Your task is to copy a single run of lines that starts at the line with "return pieces" and stops at the line with "if empty is", keeping both ends. Copy nothing else.
# START OF Source material
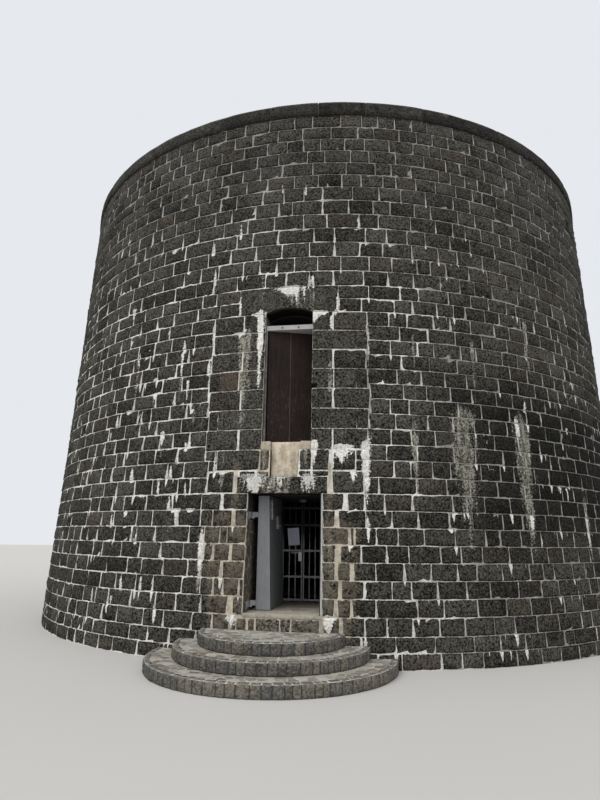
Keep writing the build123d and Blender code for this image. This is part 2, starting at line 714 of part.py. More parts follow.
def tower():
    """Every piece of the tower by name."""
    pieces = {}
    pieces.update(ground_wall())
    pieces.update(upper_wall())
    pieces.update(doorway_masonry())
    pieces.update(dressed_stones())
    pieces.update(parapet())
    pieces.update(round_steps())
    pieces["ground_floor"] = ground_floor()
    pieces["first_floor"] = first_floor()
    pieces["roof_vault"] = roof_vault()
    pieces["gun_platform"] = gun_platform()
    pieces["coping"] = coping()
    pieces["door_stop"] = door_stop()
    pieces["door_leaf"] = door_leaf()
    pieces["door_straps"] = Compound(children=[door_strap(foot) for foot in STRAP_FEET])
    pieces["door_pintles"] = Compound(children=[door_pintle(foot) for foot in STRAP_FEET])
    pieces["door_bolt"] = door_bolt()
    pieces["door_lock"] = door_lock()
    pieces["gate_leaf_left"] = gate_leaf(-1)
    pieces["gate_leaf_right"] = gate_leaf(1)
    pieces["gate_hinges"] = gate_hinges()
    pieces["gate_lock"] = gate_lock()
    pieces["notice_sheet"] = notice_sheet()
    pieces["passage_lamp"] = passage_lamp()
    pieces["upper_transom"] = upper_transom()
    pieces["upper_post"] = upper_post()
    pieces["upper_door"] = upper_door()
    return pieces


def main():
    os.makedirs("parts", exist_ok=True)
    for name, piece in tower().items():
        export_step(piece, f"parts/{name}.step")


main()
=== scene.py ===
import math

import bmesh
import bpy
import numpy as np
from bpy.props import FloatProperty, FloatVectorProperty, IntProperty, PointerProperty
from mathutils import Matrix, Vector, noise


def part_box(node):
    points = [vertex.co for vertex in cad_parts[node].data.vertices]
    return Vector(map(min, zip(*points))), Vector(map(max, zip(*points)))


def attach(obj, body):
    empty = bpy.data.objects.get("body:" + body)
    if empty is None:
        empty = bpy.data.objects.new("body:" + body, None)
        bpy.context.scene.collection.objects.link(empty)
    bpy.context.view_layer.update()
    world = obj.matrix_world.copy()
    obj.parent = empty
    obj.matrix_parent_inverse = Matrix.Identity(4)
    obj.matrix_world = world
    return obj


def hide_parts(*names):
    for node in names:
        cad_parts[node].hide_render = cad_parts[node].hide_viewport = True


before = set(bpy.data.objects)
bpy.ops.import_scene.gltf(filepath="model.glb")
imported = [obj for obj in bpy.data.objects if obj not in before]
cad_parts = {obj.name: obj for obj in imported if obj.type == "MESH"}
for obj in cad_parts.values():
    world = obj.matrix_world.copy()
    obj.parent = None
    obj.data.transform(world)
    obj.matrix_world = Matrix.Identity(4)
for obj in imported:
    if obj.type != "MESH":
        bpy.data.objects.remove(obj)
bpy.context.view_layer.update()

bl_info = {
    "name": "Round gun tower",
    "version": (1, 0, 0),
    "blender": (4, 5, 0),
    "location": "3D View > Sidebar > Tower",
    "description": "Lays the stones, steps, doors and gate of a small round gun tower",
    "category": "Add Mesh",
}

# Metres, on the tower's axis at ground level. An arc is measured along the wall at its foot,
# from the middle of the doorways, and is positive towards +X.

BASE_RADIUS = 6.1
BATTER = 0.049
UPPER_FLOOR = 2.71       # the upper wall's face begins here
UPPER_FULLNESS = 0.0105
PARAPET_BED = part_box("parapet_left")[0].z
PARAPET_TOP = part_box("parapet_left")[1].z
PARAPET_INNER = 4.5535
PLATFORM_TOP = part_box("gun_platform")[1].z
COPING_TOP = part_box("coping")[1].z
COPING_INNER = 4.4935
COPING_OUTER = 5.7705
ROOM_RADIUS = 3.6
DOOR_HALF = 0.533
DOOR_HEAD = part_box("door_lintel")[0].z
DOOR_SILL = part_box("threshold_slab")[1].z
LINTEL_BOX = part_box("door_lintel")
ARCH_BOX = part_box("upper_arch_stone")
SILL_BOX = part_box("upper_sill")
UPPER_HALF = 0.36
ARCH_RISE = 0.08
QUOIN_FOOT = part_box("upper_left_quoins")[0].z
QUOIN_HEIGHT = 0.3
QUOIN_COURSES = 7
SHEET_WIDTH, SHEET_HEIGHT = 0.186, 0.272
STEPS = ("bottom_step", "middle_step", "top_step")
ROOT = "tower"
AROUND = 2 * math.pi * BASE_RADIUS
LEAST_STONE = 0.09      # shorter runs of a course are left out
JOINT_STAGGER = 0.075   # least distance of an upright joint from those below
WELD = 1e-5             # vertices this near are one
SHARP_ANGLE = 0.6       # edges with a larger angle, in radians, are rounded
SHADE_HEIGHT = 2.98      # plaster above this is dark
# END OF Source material
→ **Result for this task**
    return pieces


def main():
    os.makedirs("parts", exist_ok=True)
    for name, piece in tower().items():
        export_step(piece, f"parts/{name}.step")


main()
=== scene.py ===
import math

import bmesh
import bpy
import numpy as np
from bpy.props import FloatProperty, FloatVectorProperty, IntProperty, PointerProperty
from mathutils import Matrix, Vector, noise


def part_box(node):
    points = [vertex.co for vertex in cad_parts[node].data.vertices]
    return Vector(map(min, zip(*points))), Vector(map(max, zip(*points)))


def attach(obj, body):
    empty = bpy.data.objects.get("body:" + body)
    if empty is None:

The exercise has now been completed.